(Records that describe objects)
* * * * * * * * *
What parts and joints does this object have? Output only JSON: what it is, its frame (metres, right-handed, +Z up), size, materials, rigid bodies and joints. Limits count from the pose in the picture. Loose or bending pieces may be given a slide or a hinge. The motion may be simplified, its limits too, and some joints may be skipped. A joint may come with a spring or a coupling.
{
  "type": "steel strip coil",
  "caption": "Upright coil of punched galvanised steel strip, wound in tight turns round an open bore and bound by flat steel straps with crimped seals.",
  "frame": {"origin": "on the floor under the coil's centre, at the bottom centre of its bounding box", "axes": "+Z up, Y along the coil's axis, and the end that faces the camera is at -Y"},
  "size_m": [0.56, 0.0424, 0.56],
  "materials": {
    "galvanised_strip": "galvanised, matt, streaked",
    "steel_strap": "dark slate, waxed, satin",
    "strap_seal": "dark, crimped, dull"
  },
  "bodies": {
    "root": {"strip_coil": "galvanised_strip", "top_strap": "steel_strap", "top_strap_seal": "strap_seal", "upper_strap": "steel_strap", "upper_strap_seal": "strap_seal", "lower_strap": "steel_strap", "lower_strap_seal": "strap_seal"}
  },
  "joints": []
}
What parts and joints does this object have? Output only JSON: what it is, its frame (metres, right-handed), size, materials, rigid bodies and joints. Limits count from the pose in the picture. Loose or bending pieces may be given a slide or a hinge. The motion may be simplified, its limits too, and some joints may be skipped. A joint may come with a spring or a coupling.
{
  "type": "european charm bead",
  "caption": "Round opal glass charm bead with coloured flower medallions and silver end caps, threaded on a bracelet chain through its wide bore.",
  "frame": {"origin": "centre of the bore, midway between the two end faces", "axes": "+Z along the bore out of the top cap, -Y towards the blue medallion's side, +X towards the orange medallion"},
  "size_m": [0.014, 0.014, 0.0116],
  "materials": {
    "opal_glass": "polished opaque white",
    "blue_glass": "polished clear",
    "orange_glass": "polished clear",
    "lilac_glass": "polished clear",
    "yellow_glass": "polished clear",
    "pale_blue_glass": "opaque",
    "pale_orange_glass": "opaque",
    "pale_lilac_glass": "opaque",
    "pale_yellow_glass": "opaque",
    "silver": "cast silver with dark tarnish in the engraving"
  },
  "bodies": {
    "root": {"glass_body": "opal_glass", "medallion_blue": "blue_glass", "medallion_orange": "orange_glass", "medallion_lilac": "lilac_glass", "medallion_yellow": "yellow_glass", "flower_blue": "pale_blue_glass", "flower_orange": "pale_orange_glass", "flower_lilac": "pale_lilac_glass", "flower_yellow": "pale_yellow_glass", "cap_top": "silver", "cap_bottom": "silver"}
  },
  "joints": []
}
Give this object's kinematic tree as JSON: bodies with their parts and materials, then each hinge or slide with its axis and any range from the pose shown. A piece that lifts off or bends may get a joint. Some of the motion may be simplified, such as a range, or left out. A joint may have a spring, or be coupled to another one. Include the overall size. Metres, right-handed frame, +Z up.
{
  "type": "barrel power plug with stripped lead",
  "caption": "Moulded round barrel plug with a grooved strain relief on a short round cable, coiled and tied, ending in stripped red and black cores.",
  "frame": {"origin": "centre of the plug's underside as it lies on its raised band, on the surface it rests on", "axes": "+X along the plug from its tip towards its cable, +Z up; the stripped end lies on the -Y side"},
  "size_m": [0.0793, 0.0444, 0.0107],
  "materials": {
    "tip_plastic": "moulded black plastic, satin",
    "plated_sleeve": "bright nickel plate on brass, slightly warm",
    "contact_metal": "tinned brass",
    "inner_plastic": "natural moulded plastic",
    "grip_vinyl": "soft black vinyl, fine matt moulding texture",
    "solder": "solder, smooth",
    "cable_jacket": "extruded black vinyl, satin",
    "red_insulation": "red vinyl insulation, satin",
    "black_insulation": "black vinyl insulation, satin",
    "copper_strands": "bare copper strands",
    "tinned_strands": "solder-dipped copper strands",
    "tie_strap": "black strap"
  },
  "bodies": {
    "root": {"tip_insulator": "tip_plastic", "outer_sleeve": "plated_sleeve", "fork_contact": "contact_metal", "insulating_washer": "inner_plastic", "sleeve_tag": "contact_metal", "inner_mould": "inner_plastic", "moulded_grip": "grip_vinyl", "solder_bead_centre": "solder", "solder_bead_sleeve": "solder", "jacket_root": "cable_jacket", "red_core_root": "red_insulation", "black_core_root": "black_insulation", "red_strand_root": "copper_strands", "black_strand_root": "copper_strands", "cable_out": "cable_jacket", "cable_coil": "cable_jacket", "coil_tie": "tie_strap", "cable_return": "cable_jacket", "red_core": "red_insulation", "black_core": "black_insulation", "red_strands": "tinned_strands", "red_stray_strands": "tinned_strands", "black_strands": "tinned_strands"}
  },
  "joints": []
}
* * * * * * * * *
Task brief> Each line of the material must be restated exactly.

Exercise response>
What parts and joints does this object have? Output only JSON: what it is, its frame (metres, right-handed, +Z up), size, materials, rigid bodies and joints. Limits count from the pose in the picture. Loose or bending pieces may be given a slide or a hinge. The motion may be simplified, its limits too, and some joints may be skipped. A joint may come with a spring or a coupling.
{
  "type": "steel strip coil",
  "caption": "Upright coil of punched galvanised steel strip, wound in tight turns round an open bore and bound by flat steel straps with crimped seals.",
  "frame": {"origin": "on the floor under the coil's centre, at the bottom centre of its bounding box", "axes": "+Z up, Y along the coil's axis, and the end that faces the camera is at -Y"},
  "size_m": [0.56, 0.0424, 0.56],
  "materials": {
    "galvanised_strip": "galvanised, matt, streaked",
    "steel_strap": "dark slate, waxed, satin",
    "strap_seal": "dark, crimped, dull"
  },
  "bodies": {
    "root": {"strip_coil": "galvanised_strip", "top_strap": "steel_strap", "top_strap_seal": "strap_seal", "upper_strap": "steel_strap", "upper_strap_seal": "strap_seal", "lower_strap": "steel_strap", "lower_strap_seal": "strap_seal"}
  },
  "joints": []
}
What parts and joints does this object have? Output only JSON: what it is, its frame (metres, right-handed), size, materials, rigid bodies and joints. Limits count from the pose in the picture. Loose or bending pieces may be given a slide or a hinge. The motion may be simplified, its limits too, and some joints may be skipped. A joint may come with a spring or a coupling.
{
  "type": "european charm bead",
  "caption": "Round opal glass charm bead with coloured flower medallions and silver end caps, threaded on a bracelet chain through its wide bore.",
  "frame": {"origin": "centre of the bore, midway between the two end faces", "axes": "+Z along the bore out of the top cap, -Y towards the blue medallion's side, +X towards the orange medallion"},
  "size_m": [0.014, 0.014, 0.0116],
  "materials": {
    "opal_glass": "polished opaque white",
    "blue_glass": "polished clear",
    "orange_glass": "polished clear",
    "lilac_glass": "polished clear",
    "yellow_glass": "polished clear",
    "pale_blue_glass": "opaque",
    "pale_orange_glass": "opaque",
    "pale_lilac_glass": "opaque",
    "pale_yellow_glass": "opaque",
    "silver": "cast silver with dark tarnish in the engraving"
  },
  "bodies": {
    "root": {"glass_body": "opal_glass", "medallion_blue": "blue_glass", "medallion_orange": "orange_glass", "medallion_lilac": "lilac_glass", "medallion_yellow": "yellow_glass", "flower_blue": "pale_blue_glass", "flower_orange": "pale_orange_glass", "flower_lilac": "pale_lilac_glass", "flower_yellow": "pale_yellow_glass", "cap_top": "silver", "cap_bottom": "silver"}
  },
  "joints": []
}
Give this object's kinematic tree as JSON: bodies with their parts and materials, then each hinge or slide with its axis and any range from the pose shown. A piece that lifts off or bends may get a joint. Some of the motion may be simplified, such as a range, or left out. A joint may have a spring, or be coupled to another one. Include the overall size. Metres, right-handed frame, +Z up.
{
  "type": "barrel power plug with stripped lead",
  "caption": "Moulded round barrel plug with a grooved strain relief on a short round cable, coiled and tied, ending in stripped red and black cores.",
  "frame": {"origin": "centre of the plug's underside as it lies on its raised band, on the surface it rests on", "axes": "+X along the plug from its tip towards its cable, +Z up; the stripped end lies on the -Y side"},
  "size_m": [0.0793, 0.0444, 0.0107],
  "materials": {
    "tip_plastic": "moulded black plastic, satin",
    "plated_sleeve": "bright nickel plate on brass, slightly warm",
    "contact_metal": "tinned brass",
    "inner_plastic": "natural moulded plastic",
    "grip_vinyl": "soft black vinyl, fine matt moulding texture",
    "solder": "solder, smooth",
    "cable_jacket": "extruded black vinyl, satin",
    "red_insulation": "red vinyl insulation, satin",
    "black_insulation": "black vinyl insulation, satin",
    "copper_strands": "bare copper strands",
    "tinned_strands": "solder-dipped copper strands",
    "tie_strap": "black strap"
  },
  "bodies": {
    "root": {"tip_insulator": "tip_plastic", "outer_sleeve": "plated_sleeve", "fork_contact": "contact_metal", "insulating_washer": "inner_plastic", "sleeve_tag": "contact_metal", "inner_mould": "inner_plastic", "moulded_grip": "grip_vinyl", "solder_bead_centre": "solder", "solder_bead_sleeve": "solder", "jacket_root": "cable_jacket", "red_core_root": "red_insulation", "black_core_root": "black_insulation", "red_strand_root": "copper_strands", "black_strand_root": "copper_strands", "cable_out": "cable_jacket", "cable_coil": "cable_jacket", "coil_tie": "tie_strap", "cable_return": "cable_jacket", "red_core": "red_insulation", "black_core": "black_insulation", "red_strands": "tinned_strands", "red_stray_strands": "tinned_strands", "black_strands": "tinned_strands"}
  },
  "joints": []
}